Three Dots and a Dash, which started as one of the vanguard spots in the tiki revival, has evolved over the years into one of the nation’s greatest bars, a mecca for rum lovers and a place not only for tropical classics, but also ambitious modern cocktails. This summer, Three Dots celebrates a decade in business, and I sat down with the head mixer himself, Kevin Beary, to discuss the evolution of the bar and his plans for the celebration.

Beary, who has been with the bar for eight of its 10 years (the opening tiki guru, Paul McGee, went on to open Lost Lake), describes the changes over the years as a move from faithful replication to its own innovation. “When I took over, Three Dots was very focused on reintroducing some of these really classic tiki and tropical drinks, and trying to reinterpret those in the most accurate and classic way,” explains Beary. In part, this was because the nation was just being reintroduced to genuine tropical drinks; only a very few of the classic tiki bars remained in business, and most of what guests thought they “knew” about these drinks likely came from artificially flavored junk poured over crushed ice at beach bars.

“As we evolve, we can take it so much further,” says Beary. “We got more comfortable taking more liberties, and as we got better versed in the historic cocktails, we were making modern iterations and that’s when things got exciting for us.” There have always been modern tropical drinks on the Three Dots menu, but over the years, the menu has gotten more and more unique and the bar has developed its own identity. For longtime fans of the bar, this summer’s celebration menu is a dream — a whole series of Three Dots originals from the entire life of the bar are back on the menu. In some cases, it’s even possible to see the progenitor drink right next to its modern counterpart. As Beary puts it, these are “The bangers from every menu across 10 years.”
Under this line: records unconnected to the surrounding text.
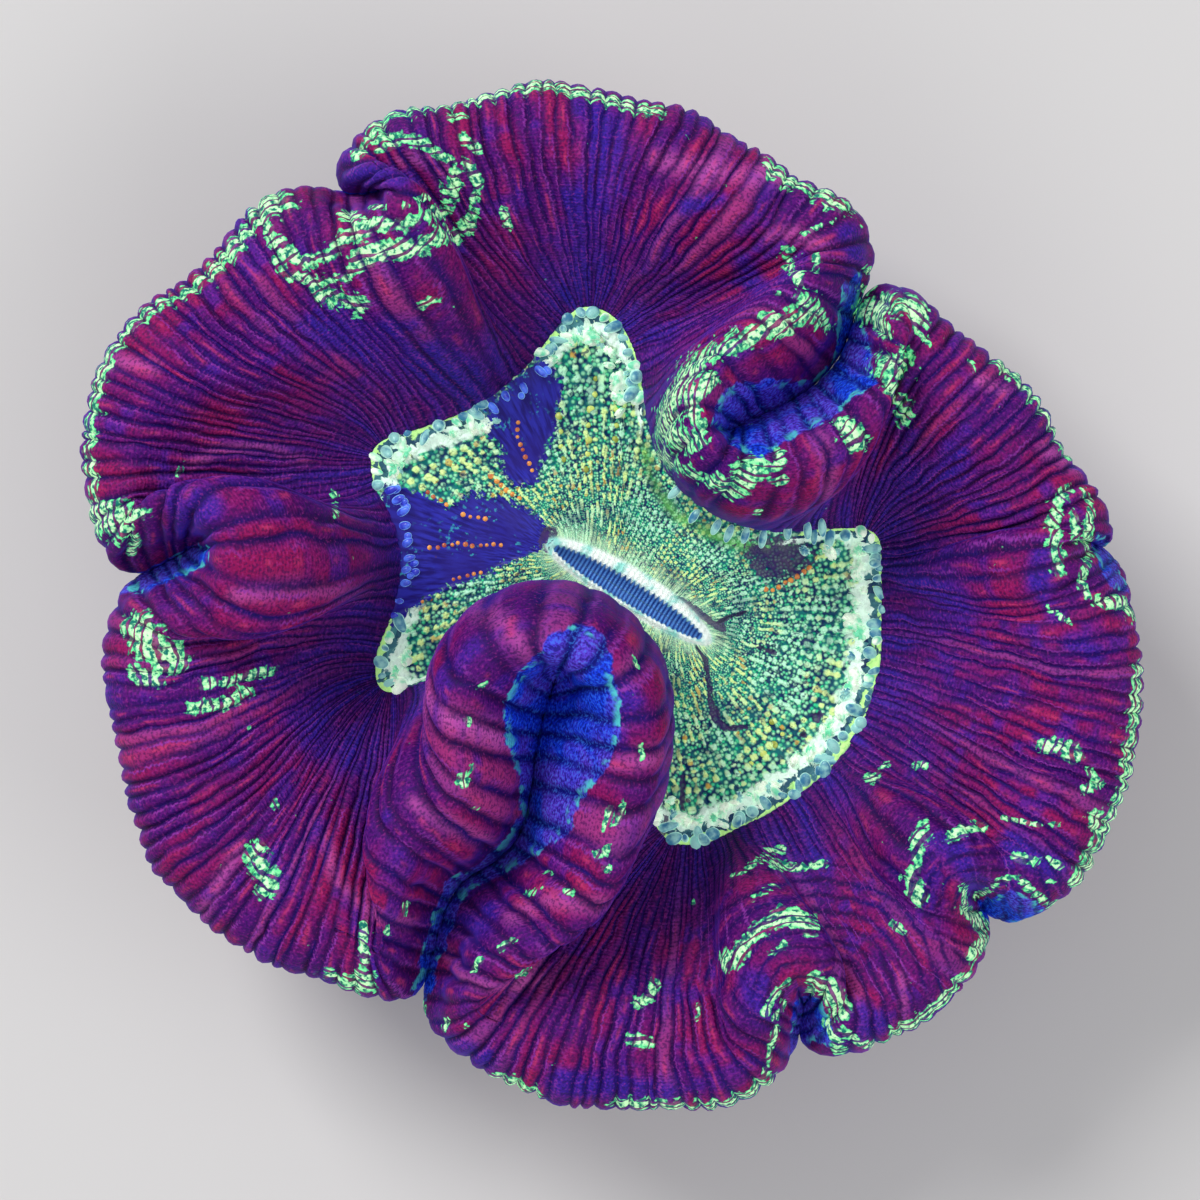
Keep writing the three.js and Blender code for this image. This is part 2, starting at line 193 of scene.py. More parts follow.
# One row of numbers for each station round the rim: x, y, towards the base x and y, crest height, how far
# in the crest lies, drop to the rim, lean, swell, 1 inside a groove, and the way to the groove's middle
def ringStations():
    gapAtTip = coral["grooveHalfGap"]
    rows = []
    for part in coral["ring"]:
        for i, p in enumerate(part["rim"]):
            toBase = unit(np.array(p, float))
            inset = along(part["inset"], i / (len(part["rim"]) - 1))
            rows.append([*p, *toBase, part["height"], inset, coral["rimDrop"], 0, 0, 0, 0, 0])
        line = np.array(part["groove"], float)
        last = len(line) - 1
        toBase = unit(line[0])

        def wallStation(middle, way, t, inset):
            lean = part["lean"] * smoothStep(t, 0.2, 0.9)
            drop = coral["grooveDrop"] + 0.7 * inset
            height = along(part["heights"], t)
            rows.append([*(middle + way), *toBase, height, inset, drop, lean, part["swell"], 1, *(-way)])

        def inward(i):
            return unit(line[min(i + 1, last)] - line[max(i - 1, 0)])

        def wall(i, side, crest):
            gap = gapAtTip * (1.6 - 0.6 * smoothStep(i / last, 0, 0.4))
            wallStation(line[i], leftOf(inward(i)) * gap * side, i / last, along(crest, i / last))

        for i in range(last + 1):
            wall(i, 1, part["crestIn"])
        crestAtTip = (part["crestIn"][-1] + part["crestOut"][-1]) / 2
        wallStation(line[last], inward(last) * 2 * gapAtTip, 1, crestAtTip)
        for i in reversed(range(last + 1)):
            wall(i, -1, part["crestOut"])
    return np.array(rows, float)


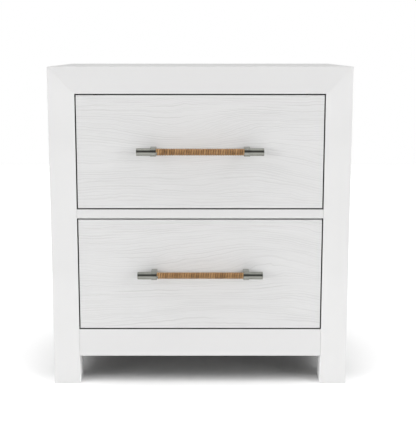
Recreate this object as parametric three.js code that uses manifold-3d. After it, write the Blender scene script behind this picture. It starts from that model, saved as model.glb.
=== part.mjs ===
// Two-drawer nightstand: a painted case on four square legs, mitred where the front and
// rear legs meet the top rails, with two inset drawers on full-extension ball-bearing slides
// and cane-wrapped bar pulls. Units are millimetres. +Z is up, the front faces -Y, and the
// origin is on the floor below the centre of the bounding box, pulls included.
import * as THREE from "three";
import { mergeVertices } from "three/addons/utils/BufferGeometryUtils.js";
import Module from "manifold-3d";

const wasm = await Module();
wasm.setup();

// ---- Driving dimensions ----

const WIDTH = 660;
const HEIGHT = 711;
const DEPTH = 425; // the case alone, without the pulls
const JOINT_GAP = 0.3; // glue-line clearance between neighbouring pieces

const LEG = 58; // square section of each leg, and the height of the top rails
const FOOT_CLEARANCE = 65; // floor to the underside of the aprons
const APRON_HEIGHT = 62;
const APRON_THICKNESS = 22;
const OPENING_HEIGHT = 253; // each of the two drawer openings
const DIVIDER_HEIGHT = 20;
const DIVIDER_DEPTH = 50;

const TOP_PANEL_THICKNESS = 18;
const REBATE = 10; // how far the rails carry the top panel
const SIDE_PANEL_THICKNESS = 12;
const SIDE_PANEL_RECESS = 10; // from the legs' outer faces
const BACK_PANEL_THICKNESS = 6;
const BACK_PANEL_RECESS = 8;
const BOTTOM_PANEL_THICKNESS = 9;
const BOTTOM_PANEL_DROP = 15; // from the top of the aprons to the top of the panel
const TONGUE = 8; // how far a panel runs into its grooves

const GLIDE_RADIUS = 11;
const GLIDE_THICKNESS = 2.5;
const GLIDE_CHAMFER = 0.2;
const GLIDE_PROUD = 0.3; // the rest of a glide is let into its foot
const NAIL_RADIUS = 1.1;
const NAIL_LENGTH = 15;

const FRONT_GAP = 3; // reveal around each drawer front
const FRONT_THICKNESS = 20;
const BOX_HEIGHT = 200;
const BOX_LENGTH = 370;
const BOX_LIFT = 22; // opening's lower edge to the underside of the drawer box
const BOARD = 12.7; // thickness of the drawer box boards
const BOX_BOTTOM_THICKNESS = 6;
const BOX_BOTTOM_LIFT = 12; // the box bottom's height above the boards' lower edges
const BOX_BOTTOM_TONGUE = 6;
const TAIL_COUNT = 4; // dovetails at each corner of a drawer box
const TAIL_HALF_TIP = 19;
const TAIL_HALF_ROOT = 17;

const SLIDE_SPACE = 12.7; // standard side clearance of a ball-bearing slide
const SLIDE_LENGTH = 350;
const SLIDE_START = 22; // behind the front of the case
const SLIDE_LIFT = 100; // opening's lower edge to the slide's centre line
const SHEET_METAL = 1.2;
const RUNNER_HEIGHT = 45;

const PULL_CENTRES = 203; // distance between the two brackets
const PULL_LENGTH = 276;
const PULL_STANDOFF = 25; // drawer face to the bar's axis
const PULL_RISE = 3; // the bar's height above the drawer front's centre
const PULL_BAR_RADIUS = 8.4;
const PULL_CORE_RADIUS = 5;
const PULL_WRAP_RADIUS = 7.4;
const PULL_END_CHAMFER = 0.6;
const WRAP_TUCK = 4; // how far the wrap's ends run into the brackets' bores
const BRACKET_RADIUS = 9.8;
const BRACKET_WIDTH = 13;

const ROUND_SEGMENTS = 28;

// ---- Derived places ----

const HALF_WIDTH = WIDTH / 2;
const HALF_OPENING = HALF_WIDTH - LEG;
const PULL_PROJECTION = PULL_STANDOFF + BRACKET_RADIUS;
const FRONT = (PULL_PROJECTION - DEPTH) / 2; // y of the case's front face
const BACK = FRONT + DEPTH;
const APRON_TOP = FOOT_CLEARANCE + APRON_HEIGHT;
const RAIL_BOTTOM = HEIGHT - LEG;
const HALF_BOX = HALF_OPENING - SLIDE_SPACE;

const OPENINGS = {
  lower: APRON_TOP,
  upper: APRON_TOP + OPENING_HEIGHT + DIVIDER_HEIGHT,
};
const SIDES = { left: -1, right: 1 };

// ---- Materials ----

const paint = new THREE.MeshStandardMaterial({ color: 0xe9e8e6, roughness: 0.45, metalness: 0 });
const frontPaint = new THREE.MeshStandardMaterial({ color: 0xe6e5e3, roughness: 0.55, metalness: 0 });
const boardWood = new THREE.MeshStandardMaterial({ color: 0xcdb083, roughness: 0.6, metalness: 0 });
const blackStain = new THREE.MeshStandardMaterial({ color: 0x3a3836, roughness: 0.7, metalness: 0 });
const nickel = new THREE.MeshStandardMaterial({ color: 0x9a9b94, roughness: 0.32, metalness: 1 });
const zincSteel = new THREE.MeshStandardMaterial({ color: 0xb4b7ba, roughness: 0.35, metalness: 1 });
const cane = new THREE.MeshStandardMaterial({ color: 0xb08150, roughness: 0.6, metalness: 0 });
const nylon = new THREE.MeshStandardMaterial({ color: 0xd8d6d0, roughness: 0.5, metalness: 0 });

// ---- Helpers ----

const nightstand = new THREE.Group();

// A box is { x: [low, high], y: [low, high], z: [low, high] }.
const AXES = ["x", "y", "z"];

function mirrored(box, sign) {
  const [low, high] = box.x;
  return { ...box, x: sign > 0 ? [low, high] : [-high, -low] };
}

function grown(box, margin) {
  const entries = AXES.map((axis) => [axis, [box[axis][0] - margin, box[axis][1] + margin]]);
  return Object.fromEntries(entries);
}

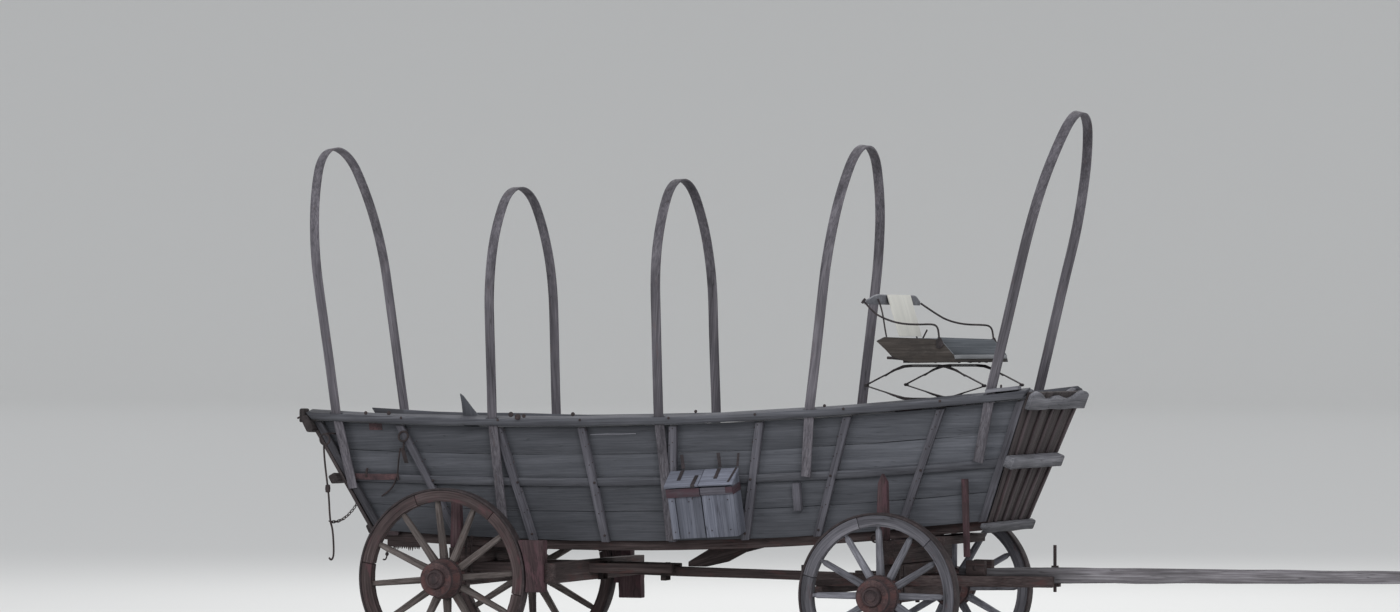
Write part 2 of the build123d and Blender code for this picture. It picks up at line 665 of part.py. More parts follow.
def rod(points, radius):
    """A bent eight-sided rod: straight runs joined by arcs, as wide as the runs allow."""
    runs = [Vector(*b) - Vector(*a) for a, b in zip(points, points[1:])]
    radii = []
    for one, two in zip(runs, runs[1:]):
        turn = radians(one.get_angle(two))
        radii.append(0.45 * min(one.length, two.length) / tan(turn / 2))
    path = FilletPolyline(*points, radius=radii)
    start = Plane(origin=points[0], z_dir=runs[0])
    return sweep(start * RegularPolygon(radius, 8), path=path)


arms = []
for y in (-SEAT_HALF - 8, SEAT_HALF + 8):
    arm_route = [
        (104, y, 2690), (153, y, 2600), (258, y, 2540), (356, y, 2512),
        (575, y, 2508), (618, y, 2478), (629, y, 2390),
    ]
    arms.append(rod(arm_route, 6))
save("seat_arms", *arms)

# Elliptic springs with straight arms, and the plank they stand on.
SPRING_Y = 430
SPRING_X = 366
SPRING_HALF = 345
SPRING_MID = 2074
EYE_LIFT = 25
LEAF = 9
LEAF_R = 160
LEAF_WIDTH = 44


def leaf(share, low, y, rise, way):
    """A leaf whose lower face is low above the main leaf's; share is its part of the length."""
    slope = atan(rise / SPRING_HALF)
    hub = rise - LEAF_R / cos(slope)
    edges = []
    for grow in (low, low + LEAF):
        turn_r = LEAF_R + grow
        tip_x = SPRING_HALF * share
        tip_z = (SPRING_HALF - tip_x) * tan(slope) + grow / cos(slope)
        bend = (turn_r * sin(slope), hub + turn_r * cos(slope))
        points = [(-tip_x, tip_z), (-bend[0], bend[1]), (0, hub + turn_r), bend, (tip_x, tip_z)]
        foot = SPRING_MID + way * EYE_LIFT
        edges.append([(SPRING_X + x, y - LEAF_WIDTH / 2, foot + way * z) for x, z in points])
    inner, outer = edges
    face = make_face([
        Line(inner[0], inner[1]), ThreePointArc(*inner[1:4]), Line(inner[3], inner[4]),
        Line(inner[4], outer[4]), Line(outer[4], outer[3]), ThreePointArc(*reversed(outer[1:4])),
        Line(outer[1], outer[0]), Line(outer[0], inner[0]),
    ])
    return extrude(face, amount=LEAF_WIDTH, dir=(0, 1, 0))


# Packs: rows are which way they bulge, and the rise of the main leaf's inner face.
SPRING_PACKS = [(1, 118), (-1, 66)]
LEAVES = [(1, 0), (0.66, LEAF), (0.38, 2 * LEAF)]
springs = []
spring_ends = {}
for y in (-SPRING_Y, SPRING_Y):
    spring = None
    for x in (SPRING_X - SPRING_HALF, SPRING_X + SPRING_HALF):
        eye = block(
            x - 9, x + 9, y - LEAF_WIDTH / 2, y + LEAF_WIDTH / 2,
            SPRING_MID - EYE_LIFT - 8, SPRING_MID + EYE_LIFT + 8)
        spring = eye if spring is None else spring + eye
    for way, rise in SPRING_PACKS:
        for share, low in LEAVES:
            spring = spring + leaf(share, low, y, rise, way)
        crown = rise - LEAF_R / cos(atan(rise / SPRING_HALF)) + LEAF_R + 3 * LEAF
        spring_ends[way] = SPRING_MID + way * (EYE_LIFT + crown)
    springs.append(spring)
save("seat_springs", *springs)
saddles = []
for y in (-SPRING_Y, SPRING_Y):
    saddles.append(block(
        SPRING_X - 60, SPRING_X + 60, y - 30, y + 30, spring_ends[1] + 0.5, SEAT_FLOOR + 21.5))
save("seat_saddles", *saddles)
plank_top = spring_ends[-1] - 0.5
plank_low = plank_top - 36
plank_half = side_y(plank_low, -RAIL_IN) - 3
plank_x0 = SPRING_X - 80
plank_x1 = SPRING_X + 80
save("seat_plank", block(plank_x0, plank_x1, -plank_half, plank_half, plank_low, plank_top))

# Cleats inside the sides that the plank rests on.
cleat_y = SIDE_Y - RAIL_IN - 0.5
cleat_top = plank_low - 16
cleat = flared(block(plank_x0 - 20, plank_x1 + 20, cleat_y - 34, cleat_y, cleat_top - 70, cleat_top))
save("seat_cleats", cleat, mirrored(cleat))
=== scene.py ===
import bpy
import math
import random
import numpy as np
from mathutils import Matrix, Vector, noise


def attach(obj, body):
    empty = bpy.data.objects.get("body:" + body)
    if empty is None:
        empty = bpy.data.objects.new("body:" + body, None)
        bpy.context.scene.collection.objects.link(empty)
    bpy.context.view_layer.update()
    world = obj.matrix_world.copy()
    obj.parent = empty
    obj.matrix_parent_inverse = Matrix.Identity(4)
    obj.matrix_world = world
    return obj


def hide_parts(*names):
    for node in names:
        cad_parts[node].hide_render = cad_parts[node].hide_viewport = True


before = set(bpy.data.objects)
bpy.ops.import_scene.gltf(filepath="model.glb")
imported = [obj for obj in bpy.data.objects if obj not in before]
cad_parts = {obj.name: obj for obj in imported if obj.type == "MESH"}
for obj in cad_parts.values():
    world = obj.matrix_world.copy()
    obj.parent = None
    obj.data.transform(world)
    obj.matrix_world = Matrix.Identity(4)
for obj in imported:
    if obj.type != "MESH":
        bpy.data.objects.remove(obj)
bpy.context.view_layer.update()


# Viewpoint: the wagon is looked at from its front right, almost level, through a long lens.
# Place, turn and lens were solved from the wheels and the bed as the photo shows them.
camera_data = bpy.data.cameras.new("camera")
camera_data.lens = 135.49
camera_data.sensor_width = 36
camera_data.clip_end = 400
camera = bpy.data.objects.new("camera", camera_data)
camera.location = (12.7425, -35.8768, 2.357)
camera.rotation_euler = (math.radians(90.433), 0, math.radians(21.554))
bpy.context.scene.collection.objects.link(camera)
bpy.context.scene.camera = camera
bpy.context.scene.view_settings.view_transform = "Standard"


# Studio: a pale floor that curves up into a pale wall, with three soft lamps and an even sky.
# The wall stands far behind, so that the wagon can be looked at from all round.
def linear(code):
    """An sRGB hex colour as the linear numbers that a shader takes."""
    parts = [int(code[i:i + 2], 16) / 255 for i in (1, 3, 5)]
    return [c / 12.92 if c <= 0.04045 else ((c + 0.055) / 1.055) ** 2.4 for c in parts] + [1]


def node(tree, kind, settings=(), **links):
    """Adds one node; settings name its properties or sockets, links name its inputs."""
    made = tree.nodes.new(kind)
    for key, value in dict(settings).items():
        if isinstance(key, int) or key in made.inputs:
            made.inputs[key].default_value = value
        else:
            setattr(made, key, value)
    for key, source in links.items():
        socket = made.inputs[int(key[1:])] if key[1:].isdigit() else made.inputs[key.replace("_", " ")]
        tree.links.new(source, socket)
    return made


def drawn_out(way):
    """Extrudes what is selected in edit mode along a way."""
    bpy.ops.mesh.extrude_region_move(TRANSFORM_OT_translate={"value": way})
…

For example, when Three Dots opened, one of the iconic drinks (and the one that seemed to appear in every single photo) was the banana daiquiri, complete with the adorable banana dolphin garnish. Beary took the drink off the menu when he joined but continued to work on creating the ideal banana flavor, using clarification, a centrifuge, and other modern techniques to concentrate tastes without the need to blend in fruit. Now, the OG banana daiquiri is back on the menu, next to the Idle Hands, a 2018 version of the banana drink with “super banana cordial” and a blend of Barbados and Jamaican rums.

Another example of “classic beside modern” is the 2044 Mai Tai. As a bit of a mai tai fanatic myself, I always order the original 1944 version of the mai tai created by Trader Vic himself and am suspicious of variations. Beary is in the same camp; “I am such a student of the mai tai, and I’ve been making them for eight or nine years,” he laughs. “I’ve done competitions, I’ve been on panels, I’ve traveled all over the world. For me to interpret a modern mai tai, it has to be true to Trader Vic’s original 1944 recipe.” The 2044 Mai Tai takes the same proportions as the original, replaces the curacao with yellow chartreuse, and uses a special blend of three different unaged rums that Beary will gush about for as long as you’ll sit still. One of the benefits of Three Dots being a world-renowned spot to drink rum is that Chicago has become a bit of a launch site for boutique rums. “We have had the opportunity to steward new rums from across South America and the Caribbean into the Chicago market,” says Beary.

As a hopping bar in River North that seems endlessly popular, Three Dots has had plenty of opportunities to cut corners and rest on its laurels. Beary says absolutely not. “We are relentless, that’s part of our success,” Beary insists. “We could say oh, it won’t matter if we actually use this fresh ingredient, no one is going to notice. If we had fallen into that, we wouldn’t have made it this far.”